Not considering any percentage of anticipated profits, it would appear that plaintiff would have been initially entitled to a $2,500 location fee and a profit on base rent with a 40 percent mark-up amounting to $3,600 a year. In a three year period plaintiff would have received from these two sources $13,300. Subtracting from this plaintiffs out of pocket expenses, its loss would be approximately $10,-000. Of course, the lease was for a longer period than three years but we feel that this period would provide ample time within which the plaintiff could, to a great degree, mitigate its damages. Also termination occurred sufficiently far in advance to obviate the necessity of incurring expenses in the installation of furniture and equipment and the financing thereof.

*639In view of the fact that we are acting as a court of equity and notwithstanding the fact that we have held the clause a valid provision for liquidated damages, we determine and set plaintiffs damages at the amount of $10,000 with interest from the date of this decree.

IV. CONCLUSION OF LAW

We therefore make the following conclusion of law:

1.Plaintiff is entitled to a decree enjoining defendant from any future use of furnished plans and specifications and to a judgment for damages in the amount of $10,000.

V. DECREE NISI

And now, to wit, July 3, 1969, it is hereby adjudicated and decreed as follows:

1. That defendant, State College Shopping Center, Inc., be and is hereby enjoined from any future use of plans and specifications furnished to it by Franchise Realty Interstate Corporation pursuant to agreement entered into between the parties dated August 3, 1961.
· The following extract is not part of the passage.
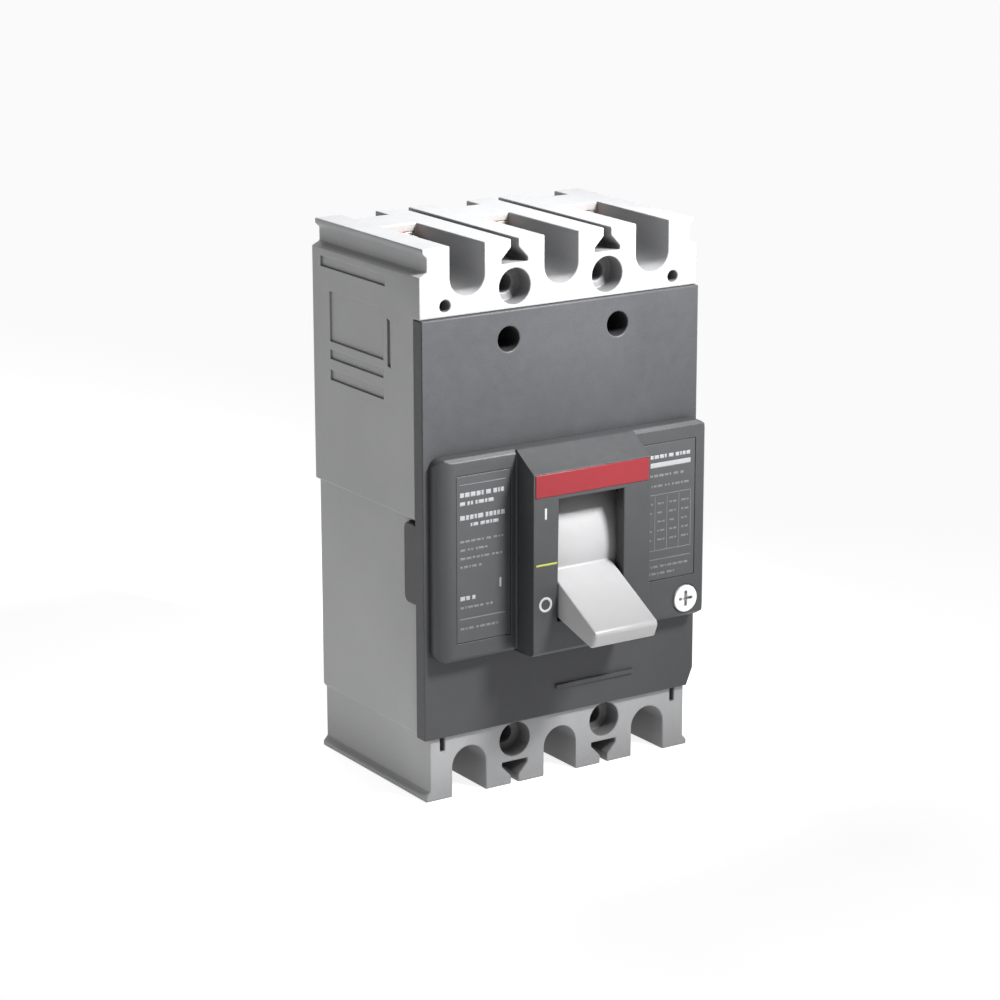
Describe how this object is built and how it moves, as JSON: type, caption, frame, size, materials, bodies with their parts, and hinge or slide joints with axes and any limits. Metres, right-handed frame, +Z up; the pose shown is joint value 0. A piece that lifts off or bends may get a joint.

2. The judgment is hereby entered in the amount of $10,000 as damages for the breach of the agreement between the parties dated August 3, 1961, with interest from this date.

3. That the prothonotary of Centre County is directed to file this opinion and enter the foregoing decree nisi and give notice to the parties or to counsel of record as provided by the rules of equity practice in Pennsylvania and unless exceptions are filed within 20 days after said notice, this decree nisi shall be entered upon, praecipe as a final decree by the prothonotary.